Resident Bill Victor said the event, however nice, would represent an invasion of a beach long held sacred locally and set a dangerous precedent.
“I think that it would be very hard to deny anyone else, Boy Scouts of America, harmonica players from San Francisco, anybody else who will want to have an event for a noble thing like what is recommended here,” Victor said. “And I think the price of it also is very — it excludes a lot of people, and I think that’s elitist.”
Napolitano said he’d be willing to support the Food Bowl event on a one-time trial basis.

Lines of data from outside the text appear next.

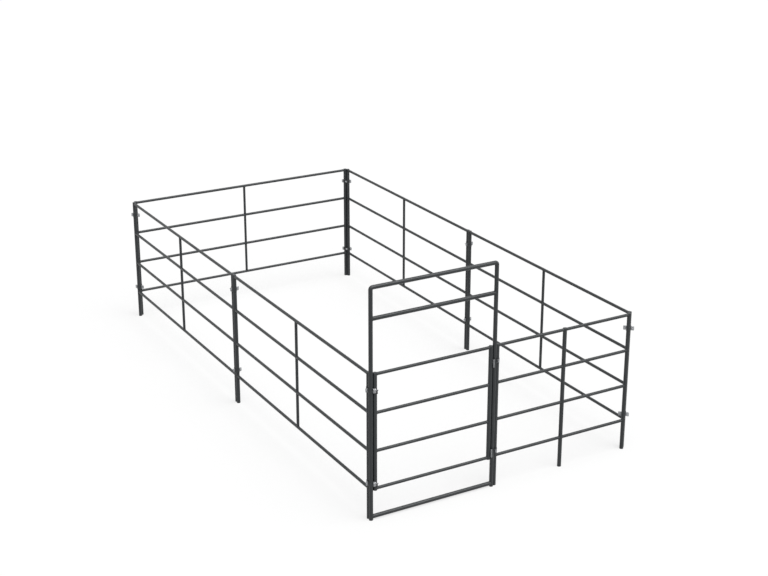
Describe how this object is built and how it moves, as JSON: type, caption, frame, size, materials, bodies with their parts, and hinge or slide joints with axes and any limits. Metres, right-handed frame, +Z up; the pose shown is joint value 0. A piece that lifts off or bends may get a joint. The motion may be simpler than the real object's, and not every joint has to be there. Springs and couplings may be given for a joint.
{
  "type": "horse stall",
  "caption": "Portable horse stall: welded tube rail panels clamped post to post into a rectangular pen, with a tall ride-through frame, a hinged rail gate and slide-bolt latches.",
  "frame": {"origin": "middle of the pen's footprint, on the ground", "axes": "+Z up, +Y to the rear wall, so the front with the gate faces -Y; +X to the right seen from the front"},
  "size_m": [3.1458, 6.1694, 2.3876],
  "materials": {
    "charcoal_coat": "semi-gloss charcoal powder coat on welded steel tube",
    "clamp_steel": "charcoal coated strap with zinc plated ears, bolts and nuts",
    "zinc_plate": "zinc plated steel, satin",
    "pin_steel": "blackened steel"
  },
  "bodies": {
    "pen": {"bow_frame": "charcoal_coat", "clamp_front_corner_lower_bolt_half": "clamp_steel", "clamp_front_corner_lower_nut_half": "clamp_steel", "clamp_front_corner_upper_bolt_half": "clamp_steel", "clamp_front_corner_upper_nut_half": "clamp_steel", "clamp_gate_left_lower_bolt_half": "clamp_steel", "clamp_gate_left_lower_nut_half": "clamp_steel", "clamp_gate_left_upper_bolt_half": "clamp_steel", "clamp_gate_left_upper_nut_half": "clamp_steel", "clamp_gate_right_lower_bolt_half": "clamp_steel", "clamp_gate_right_lower_nut_half": "clamp_steel", "clamp_gate_right_upper_bolt_half": "clamp_steel", "clamp_gate_right_upper_nut_half": "clamp_steel", "clamp_left_1_lower_bolt_half": "clamp_steel", "clamp_left_1_lower_nut_half": "clamp_steel", "clamp_left_1_upper_bolt_half": "clamp_steel", "clamp_left_1_upper_nut_half": "clamp_steel", "clamp_rear_left_lower_bolt_half": "clamp_steel", "clamp_rear_left_lower_nut_half": "clamp_steel", "clamp_rear_left_upper_bolt_half": "clamp_steel", "clamp_rear_left_upper_nut_half": "clamp_steel", "clamp_rear_right_lower_bolt_half": "clamp_steel", "clamp_rear_right_lower_nut_half": "clamp_steel", "clamp_rear_right_upper_bolt_half": "clamp_steel", "clamp_rear_right_upper_nut_half": "clamp_steel", "clamp_right_1_lower_bolt_half": "clamp_steel", "clamp_right_1_lower_nut_half": "clamp_steel", "clamp_right_1_upper_bolt_half": "clamp_steel", "clamp_right_1_upper_nut_half": "clamp_steel", "hinge_lower_frame_knuckle": "zinc_plate", "hinge_lower_pin": "pin_steel", "hinge_upper_frame_knuckle": "zinc_plate", "hinge_upper_pin": "pin_steel", "latch_lower_keeper": "zinc_plate", "latch_upper_keeper": "zinc_plate", "panel_front": "charcoal_coat", "panel_left_1": "charcoal_coat", "panel_left_2": "charcoal_coat", "panel_rear": "charcoal_coat", "panel_right_1": "charcoal_coat", "panel_right_2": "charcoal_coat"},
    "gate": {"gate_frame": "charcoal_coat", "hinge_lower_gate_knuckle": "zinc_plate", "hinge_upper_gate_knuckle": "zinc_plate", "latch_lower_guide": "zinc_plate", "latch_upper_guide": "zinc_plate"},
    "latch_upper_bolt": {"latch_upper_bolt": "pin_steel"},
    "latch_lower_bolt": {"latch_lower_bolt": "pin_steel"}
  },
  "joints": [
    {"name": "gate_hinge", "type": "hinge", "parent": "pen", "child": "gate", "pos_m": [-0.18139, -3.06925, 1.3536], "axis": [0, 0, 1], "range_deg": [0, 150]},
    {"name": "latch_upper_slide", "type": "slide", "parent": "gate", "child": "latch_upper_bolt", "axis": [-1, 0, 0], "range_m": [0, 0.014]},
    {"name": "latch_lower_slide", "type": "slide", "parent": "gate", "child": "latch_lower_bolt", "axis": [-1, 0, 0], "range_m": [0, 0.014]}
  ]
}
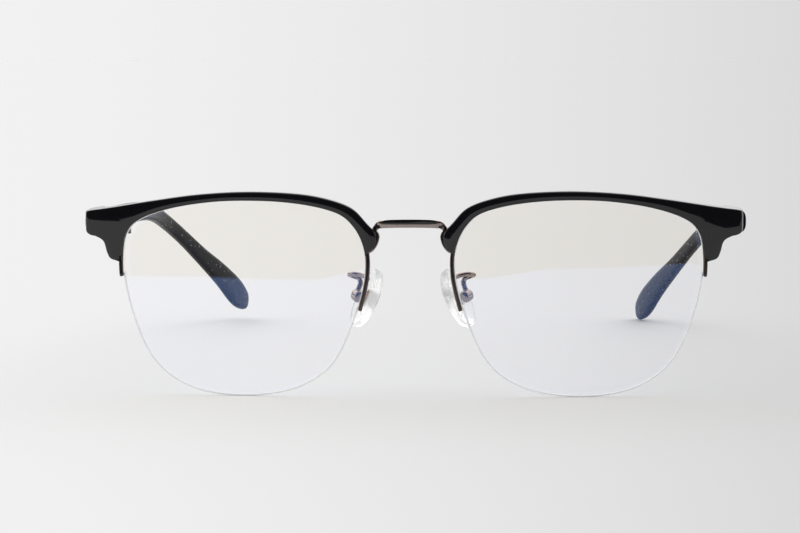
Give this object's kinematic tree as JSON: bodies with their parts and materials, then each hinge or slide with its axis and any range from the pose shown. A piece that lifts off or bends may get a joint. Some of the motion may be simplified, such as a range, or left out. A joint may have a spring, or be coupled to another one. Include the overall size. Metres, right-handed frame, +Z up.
{
  "type": "half rim eyeglasses",
  "caption": "Half rim eyeglasses with glossy black brows over thin metal rim wires, clear lenses held by a nylon cord, silicone nose pads and folding temples.",
  "frame": {"origin": "middle of the bounding box at table level, with the temples open", "axes": "+Z up, the glasses look along -Y, +X is the wearer's left"},
  "size_m": [0.1446, 0.1514, 0.0442],
  "materials": {
    "black_acetate": "polished, with fine sparkle",
    "gunmetal": "polished dark plating",
    "coated_lens": "clear with a blue-violet anti-reflection coating",
    "clear_nylon": "clear",
    "steel": "turned",
    "silicone": "clear, soft"
  },
  "bodies": {
    "front": {"bridge": "gunmetal", "bridge_inlay": "black_acetate", "rim_wire_r": "gunmetal", "rim_wire_l": "gunmetal", "rim_liner_r": "clear_nylon", "rim_liner_l": "clear_nylon", "brow_r": "black_acetate", "brow_l": "black_acetate", "lens_r": "coated_lens", "lens_l": "coated_lens", "nylon_cord_r": "clear_nylon", "nylon_cord_l": "clear_nylon", "endpiece_r": "gunmetal", "endpiece_l": "gunmetal", "endpiece_screw_r": "steel", "endpiece_screw_l": "steel", "hinge_screw_r": "steel", "hinge_screw_l": "steel", "pad_arm_r": "gunmetal", "pad_arm_l": "gunmetal", "pad_screw_r": "steel", "pad_screw_l": "steel"},
    "temple_right": {"temple_r": "black_acetate", "temple_core_r": "steel", "temple_hinge_r": "gunmetal", "hinge_leaf_screws_r": "steel"},
    "temple_left": {"temple_l": "black_acetate", "temple_core_l": "steel", "temple_hinge_l": "gunmetal", "hinge_leaf_screws_l": "steel"},
    "nose_pad_right": {"nose_pad_r": "silicone", "pad_insert_r": "gunmetal"},
    "nose_pad_left": {"nose_pad_l": "silicone", "pad_insert_l": "gunmetal"}
  },
  "joints": [
    {"name": "temple_right_fold", "type": "hinge", "parent": "front", "child": "temple_right", "pos_m": [-0.0659, -0.06165, 0.0373], "axis": [0, 0, -1], "range_deg": [0, 80.5]},
    {"name": "temple_left_fold", "type": "hinge", "parent": "front", "child": "temple_left", "pos_m": [0.0659, -0.06165, 0.0373], "axis": [0, 0, 1], "range_deg": [0, 87]},
    {"name": "nose_pad_right_rock", "type": "hinge", "parent": "front", "child": "nose_pad_right", "pos_m": [-0.0116, -0.06596, 0.02133], "axis": [-0.4956, 0.8257, 0.2694], "range_deg": [-8, 8]},
    {"name": "nose_pad_left_rock", "type": "hinge", "parent": "front", "child": "nose_pad_left", "pos_m": [0.0116, -0.06596, 0.02133], "axis": [0.4956, 0.8257, 0.2694], "range_deg": [-8, 8]}
  ]
}
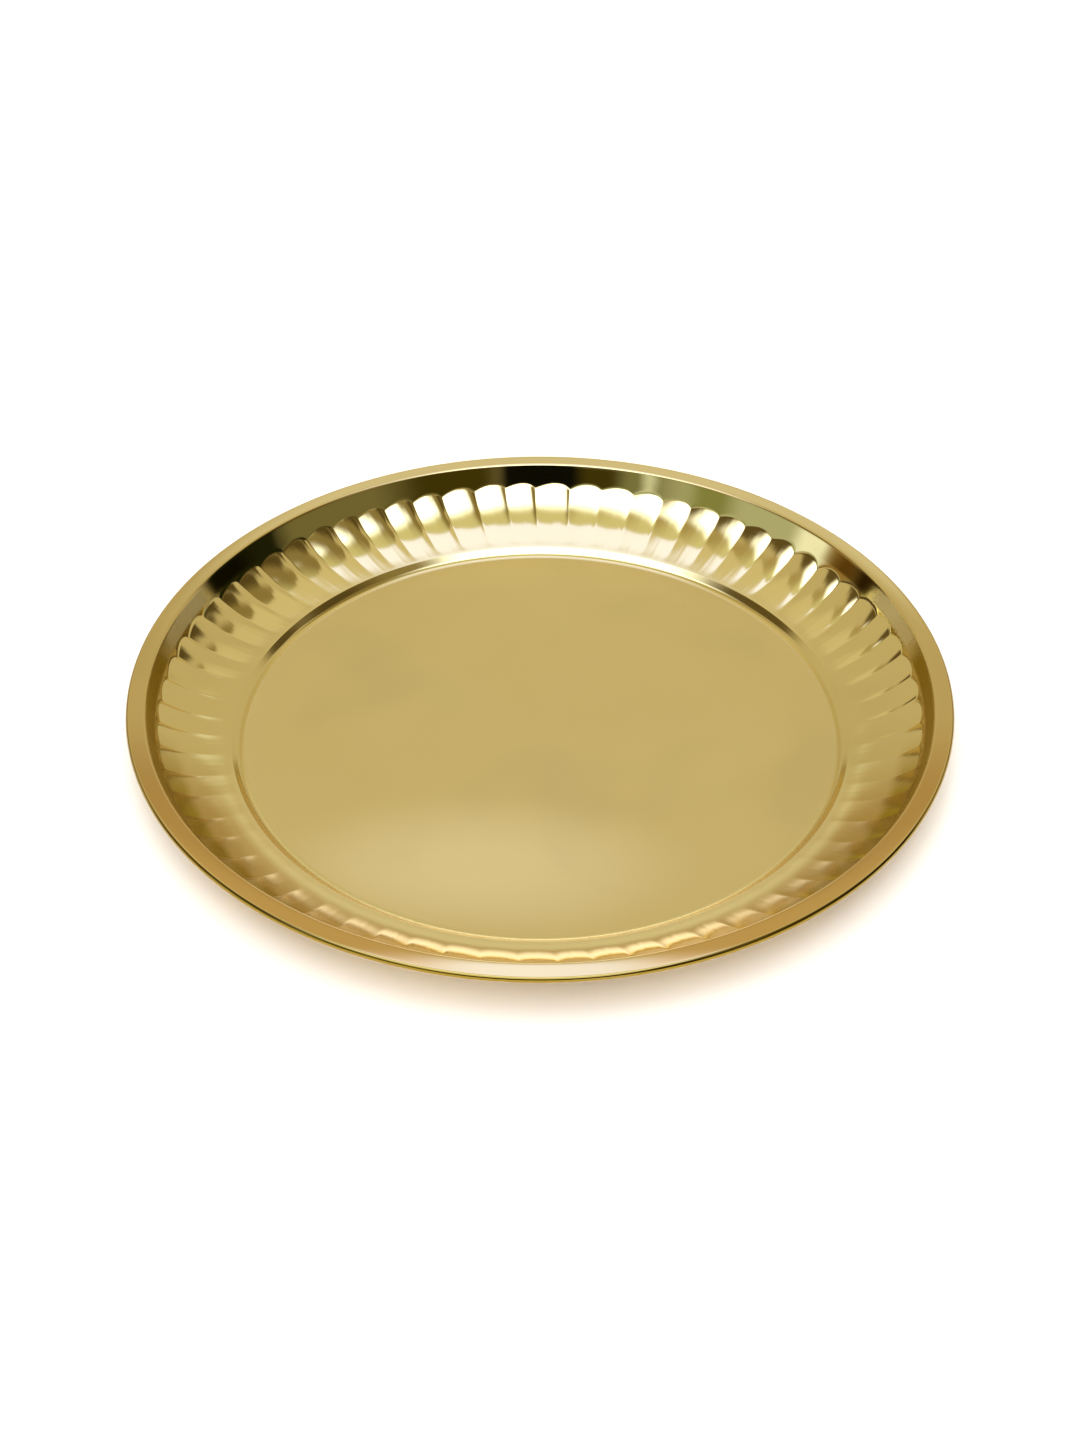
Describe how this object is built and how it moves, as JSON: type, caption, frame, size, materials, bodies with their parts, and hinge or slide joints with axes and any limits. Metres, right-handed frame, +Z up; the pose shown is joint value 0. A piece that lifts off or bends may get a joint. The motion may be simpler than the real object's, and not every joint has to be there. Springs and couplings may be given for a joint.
{
  "type": "round serving tray",
  "caption": "Round shallow brass serving tray with a flat floor, a low step, a lobed curved wall, a flat flange and a curled wired edge.",
  "frame": {"origin": "centre of the base's underside, on the surface that the tray rests on", "axes": "+Z up, out of the open side, along the tray's axis; X and Y lie in the rest plane, with +X through the middle of a lobe"},
  "size_m": [0.3, 0.3, 0.0224],
  "materials": {
    "brass_sheet": "polished",
    "edge_wire": "drawn"
  },
  "bodies": {
    "root": {"tray_pan": "brass_sheet", "rim_wire": "edge_wire"}
  },
  "joints": []
}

“This really is just a neat event on the beach,” he said. “I think it would be a lot more meaningful if you took 300 inner city kids and brought them out and talked to them about sustainability and [gave them] a fancy dinner… But that’s not what’s being asked here. What’s being asked, as part of a larger message, is something that does tie into the coast, and the beach, and sustainability. I’m willing to experiment and see where it goes from here, with the idea that I don’t want to make a habit of this, and the next one might not get approved.”
Napolitano also noted that Manhattan Beach would like to be considered as a host for events during the 2028 Olympics, and an event such as this likewise represented being part of the larger LA community.
“We can’t just keep it to ourselves,” he said. “It’s a public beach.”
The proposal was approved, 4-1, with Councilperson Richard Montgomery, also approving and Lesser dissenting.
“I’ll be at Shellback,” Lesser joked.
“You can go to Shellback,” Howorth said. “And have popcorn or something.”